In English, this means that rather than manipulating a local triple store, I want the RdfSparqlContext to compose a SPARQL query and present it to the query endpoint found at location urlToRemoteSparqlEndpoint. I then want it to deserialise the results returned and store them in titles. This is a nice mixture of new features from .NET 3.5, combined with some of the features I’ve already developed for object deserialisation.

With the example above I am concerned more with the querying aspect of LINQ (it being a query language n’ all!) but that is not much use to me in the world of transactional web development where I find myself mired for the moment, so we need full CRUD behaviour from this system. Here’s a unit test for object update.

[TestMethod]
public void Update()
{
  string urlToRemoteSparqlEndpoint = @"http://localhost/MyMusicService/SparqlQuery.ashx";
  RdfContext<Track> ctx = new RdfSparqlContext<Track>(urlToRemoteSparqlEndpoint);
  var q = from t in ctx
    where t.Year > 1998 &&
    t.GenreName == "Ambient Techno" ||
    t.GenreName == "Chillout"
    select t;
  foreach (Track t in q)
    t.Rating = 5;
  ctx.AcceptChanges();
}

Here, I’m getting a bunch of objects back from the triple store, modifying their Rating property and then asking for those changes to be stored.
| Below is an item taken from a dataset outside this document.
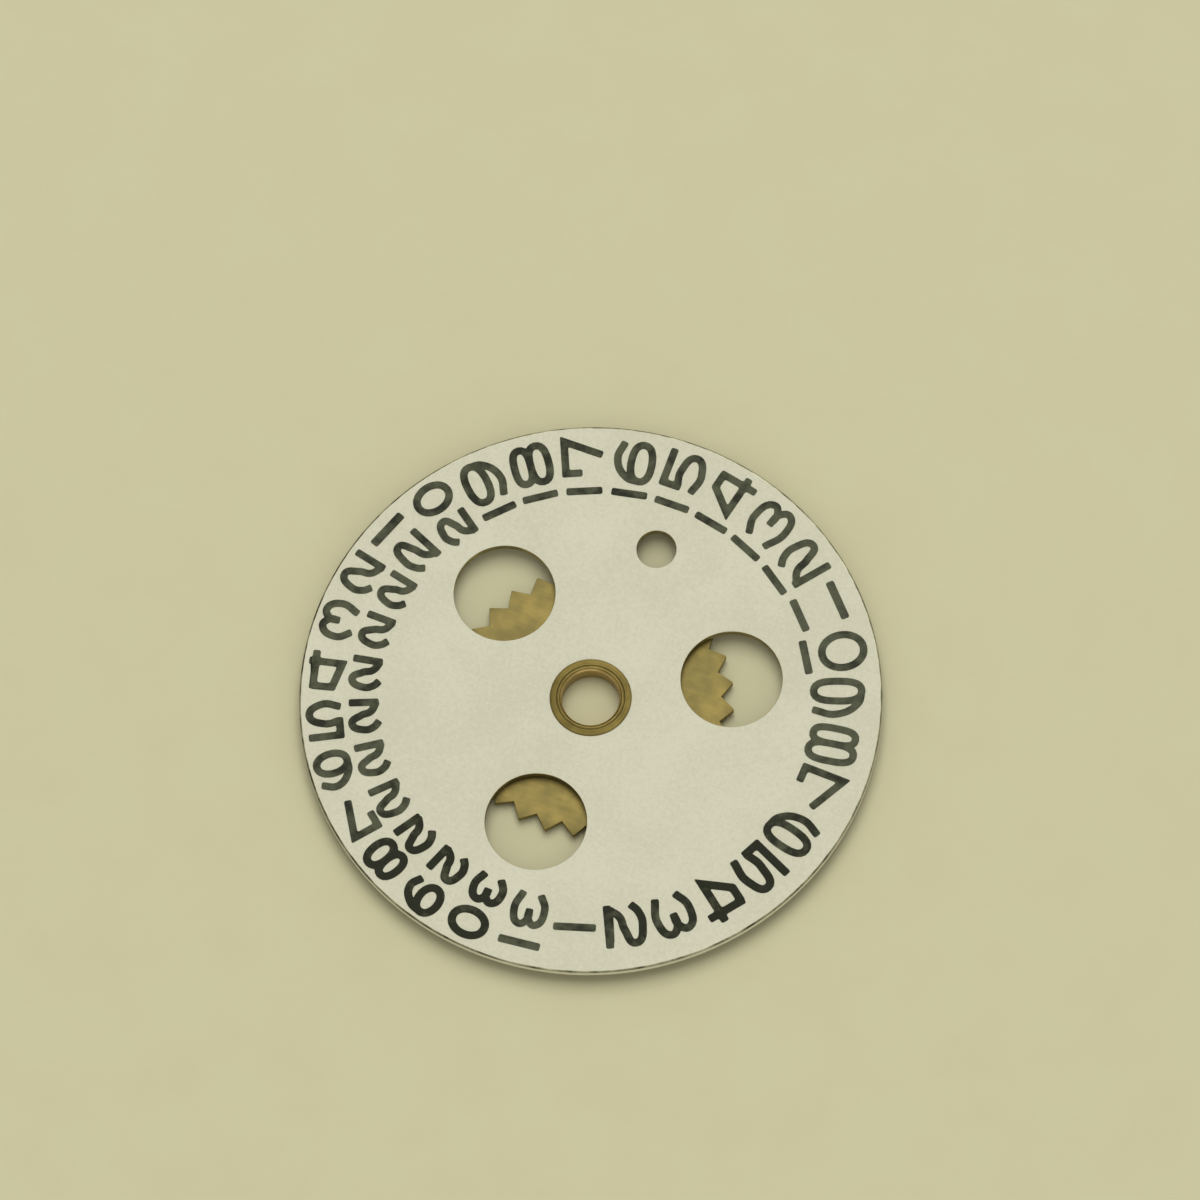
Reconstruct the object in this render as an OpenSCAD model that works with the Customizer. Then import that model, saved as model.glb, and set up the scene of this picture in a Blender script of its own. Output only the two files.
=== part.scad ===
// Mounted date disc of a watch calendar: a thin lacquered disc with three windows, a 31-tooth
// star wheel under it and the brass hub that both are riveted to. Millimetres.
// The axis of the bore is Z, the underside of the hub's foot is Z = 0, and the index hole is on +Y.
// The dates are printed on the disc's face, so they have no thickness here.

/* [Date disc] */
// Outside diameter of the disc
disc_d = 22.0; // [19:0.1:26]
// Thickness of the disc
disc_t = 0.30; // [0.2:0.01:0.5]
// Radius of the rolled-over edge round the disc's face
disc_edge_r = 0.07; // [0.03:0.01:0.18]
// Bevel round the top of each hole in the disc
hole_bevel = 0.03; // [0.01:0.01:0.06]

/* [Windows] */
// Number of round windows
window_count = 3; // [2:1:4]
// Diameter of a window
window_d = 3.84; // [3:0.02:4.4]
// Distance from the bore's axis to the centre of a window
window_pitch_r = 5.36; // [4.9:0.02:5.8]

/* [Index hole] */
// Diameter of the index hole
index_d = 1.50; // [0.8:0.02:2]
// Distance from the bore's axis to the centre of the index hole
index_pitch_r = 6.48; // [5.8:0.02:7.2]

/* [Star wheel] */
// Number of teeth, one for each date
star_teeth = 31; // [24:1:36]
// Diameter over the tips of the teeth
star_tip_d = 10.80; // [9.6:0.05:12]
// Depth of a tooth, from its tip to its root
tooth_depth = 0.48; // [0.3:0.01:0.7]
// Width of the flat on a tooth's tip
tooth_tip_w = 0.05; // [0.02:0.01:0.15]
// Thickness of the star wheel
star_t = 0.25; // [0.15:0.01:0.4]
// Turn from the index hole to the nearest tooth's tip, in degrees
star_turn = -1.85; // [-5.8:0.05:5.8]

/* [Hub] */
// Diameter of the bore that runs on the centre post
bore_d = 2.20; // [1.6:0.02:2.4]
// Bevel at each end of the bore
bore_bevel = 0.09; // [0.02:0.01:0.12]
// Diameter of the neck that carries the disc and the star wheel
neck_d = 2.72; // [2.6:0.02:2.9]
// Radial gap between the neck and the hole of each plate
seat_gap = 0.01; // [0.005:0.005:0.02]
// Diameter of the collar between the disc and the star wheel
collar_d = 3.90; // [3.4:0.02:4.6]
// Height of the collar, which is the gap between the disc and the star wheel
collar_h = 0.10; // [0.05:0.01:0.3]
// Diameter of the riveted rim on top of the disc
rim_d = 3.10; // [3.02:0.02:3.6]
// Height that the riveted rim stands proud of the disc
rim_h = 0.05; // [0.04:0.01:0.12]
// Radius of the rim's outer edge
rim_edge_r = 0.03; // [0.01:0.01:0.04]
// Diameter of the foot under the star wheel
foot_d = 3.40; // [3.02:0.02:4.4]
// Height of the foot
foot_h = 0.15; // [0.08:0.01:0.4]
// Bevel round the foot's lower edge
foot_bevel = 0.04; // [0.01:0.01:0.06]

/* [Hidden] */
$fn = 96;

// Cuts run this far past the faces that they open
cut_over = 0.05;

// Angle of the index hole about the bore, which stands midway between two windows
index_angle = 90;
window_first_angle = index_angle + 180 / window_count;

// Heights of the faces, from the foot up
star_z = foot_h;
collar_z = star_z + star_t;
disc_z = collar_z + collar_h;
face_z = disc_z + disc_t;
rim_z = face_z + rim_h;

plate_hole_r = neck_d / 2 + seat_gap;
star_tip_r = star_tip_d / 2;
star_root_r = star_tip_r - tooth_depth;
tooth_pitch = 360 / star_teeth;

// A point at radius r and angle a
function polar(r, a) = [r * cos(a), r * sin(a)];

// Half section of a round plate whose upper outer corner is rounded
module rounded_half_section(r, t, edge_r) {
    square([r - edge_r, t]);
    square([r, t - edge_r]);
    translate([r - edge_r, t - edge_r])
        circle(r = edge_r);
}

// A through hole in a plate of thickness t, with a bevel at its top
module bevelled_hole(r, t, bevel) {
    translate([0, 0, -cut_over])
        cylinder(r = r, h = t + 2 * cut_over);
    translate([0, 0, t - bevel])
        cylinder(r1 = r, r2 = r + bevel + cut_over, h = bevel + cut_over);
}

// Outline of the star: each tooth is a V with a small flat on its tip
module star_outline() {
    half_tip = asin(tooth_tip_w / 2 / star_tip_r);
    polygon([
        for (tooth = [0 : star_teeth - 1], corner = [0 : 2])
            let (middle = index_angle + star_turn + tooth * tooth_pitch)
            corner == 0 ? polar(star_tip_r, middle - half_tip)
            : corner == 1 ? polar(star_tip_r, middle + half_tip)
            : polar(star_root_r, middle + tooth_pitch / 2)
    ]);
}

// The disc, with its rolled-over edge, windows, index hole and centre hole
module date_disc() {
    color("#cfccb5")
    translate([0, 0, disc_z])
    difference() {
        rotate_extrude()
            rounded_half_section(disc_d / 2, disc_t, disc_edge_r);
        for (i = [0 : window_count - 1])
            rotate([0, 0, window_first_angle + i * 360 / window_count])
            translate([window_pitch_r, 0, 0])
                bevelled_hole(window_d / 2, disc_t, hole_bevel);
        rotate([0, 0, index_angle])
        translate([index_pitch_r, 0, 0])
            bevelled_hole(index_d / 2, disc_t, hole_bevel);
        translate([0, 0, -cut_over])
            cylinder(r = plate_hole_r, h = disc_t + 2 * cut_over);
    }
}

// The star wheel, which a finger steps one tooth a day and a jumper spring holds
module star_wheel() {
    color("#9d8a4c")
    translate([0, 0, star_z])
    difference() {
        linear_extrude(height = star_t)
            star_outline();
        translate([0, 0, -cut_over])
            cylinder(r = plate_hole_r, h = star_t + 2 * cut_over);
    }
}

// The hub: a foot, a neck with a collar between the two plates, and a rim riveted over the disc
module hub_pipe() {
    color("#86753f")
    difference() {
        union() {
            cylinder(r1 = foot_d / 2 - foot_bevel, r2 = foot_d / 2, h = foot_bevel);
            translate([0, 0, foot_bevel])
                cylinder(d = foot_d, h = foot_h - foot_bevel);
            cylinder(d = neck_d, h = rim_z);
            translate([0, 0, collar_z])
                cylinder(d = collar_d, h = collar_h);
            translate([0, 0, face_z])
            rotate_extrude()
                rounded_half_section(rim_d / 2, rim_h, rim_edge_r);
        }
        bevelled_hole(bore_d / 2, rim_z, bore_bevel);
        translate([0, 0, -cut_over])
            cylinder(r1 = bore_d / 2 + bore_bevel + cut_over, r2 = bore_d / 2, h = bore_bevel + cut_over);
    }
}

date_disc();
star_wheel();
hub_pipe();
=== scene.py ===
"""Mounted date disc of a watch calendar: lacquered disc, star wheel, hub and printed dates.

The settings hold lengths in metres. The pieces are modelled in millimetres, as a watchmaker
measures them, and are brought to metres when they are settled.
"""

import math

import bmesh
import bpy
from mathutils import Matrix, Vector


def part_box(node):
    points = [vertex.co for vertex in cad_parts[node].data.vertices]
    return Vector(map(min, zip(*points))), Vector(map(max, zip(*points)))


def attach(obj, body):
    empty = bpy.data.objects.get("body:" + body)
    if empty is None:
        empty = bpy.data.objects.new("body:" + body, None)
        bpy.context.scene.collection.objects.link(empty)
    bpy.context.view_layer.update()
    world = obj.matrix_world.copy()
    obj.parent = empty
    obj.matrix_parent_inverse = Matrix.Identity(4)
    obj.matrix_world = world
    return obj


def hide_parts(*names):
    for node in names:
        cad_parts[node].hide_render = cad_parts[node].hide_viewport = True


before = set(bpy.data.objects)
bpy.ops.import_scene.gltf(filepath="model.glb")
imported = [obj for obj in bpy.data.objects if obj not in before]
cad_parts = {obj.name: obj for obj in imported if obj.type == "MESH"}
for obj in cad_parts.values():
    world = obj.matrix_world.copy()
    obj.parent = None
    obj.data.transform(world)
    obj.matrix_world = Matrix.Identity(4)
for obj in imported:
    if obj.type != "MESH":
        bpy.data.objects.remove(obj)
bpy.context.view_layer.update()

bl_info = {
    "name": "Watch Date Disc",
    "version": (1, 0, 0),
    "blender": (4, 5, 0),
    "location": "View3D > Sidebar > Date Disc",
    "description": "Models the mounted date disc of a watch calendar",
    "category": "Mesh",
}

MM = 0.001
DISC_LOW, DISC_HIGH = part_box("date_disc")
STAR_LOW, STAR_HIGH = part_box("star_wheel")
HUB_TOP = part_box("hub_pipe")[1].z

# Steps round a whole turn of the large and the small round forms
LARGE_STEPS = 360
SMALL_STEPS = 120
# Steps round a rounded corner of a section
CORNER_STEPS = 5
# Where a cutter's roll into its hole starts, and how far it turns
ROLL_START = math.radians(180)
ROLL_TURN = math.radians(80)
# Points nearer than this, in millimetres, are one point
WELD = 0.0004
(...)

This follows the usage patterns for LINQ to SQL.

To satisfy these unit tests (plus ones for the rest of the CRUD behaviour and with support for N3, in-memory and RDBMS based local triple stores is what I’m aiming to complete – eventually. Here’s the general scheme for implementing querying using LINQ. It assumes that RDF data structures are taken unmodified from the SemWeb library.

  • Create a Query Object (I guess this would be our RdfContext class above)
  • Implement IQueryable<T> on it.
  • When the enumerable is requested, convert the stored expression tree into the target language
  • Present it to whatever store or endpoint is available,
  • Deserialise the results into objects
  • Yield the results (probably as they are being deserialised)

This is a very broad outline of the tasks. I’ll explain in a lot more depth in subsequent posts, as I tackle each step.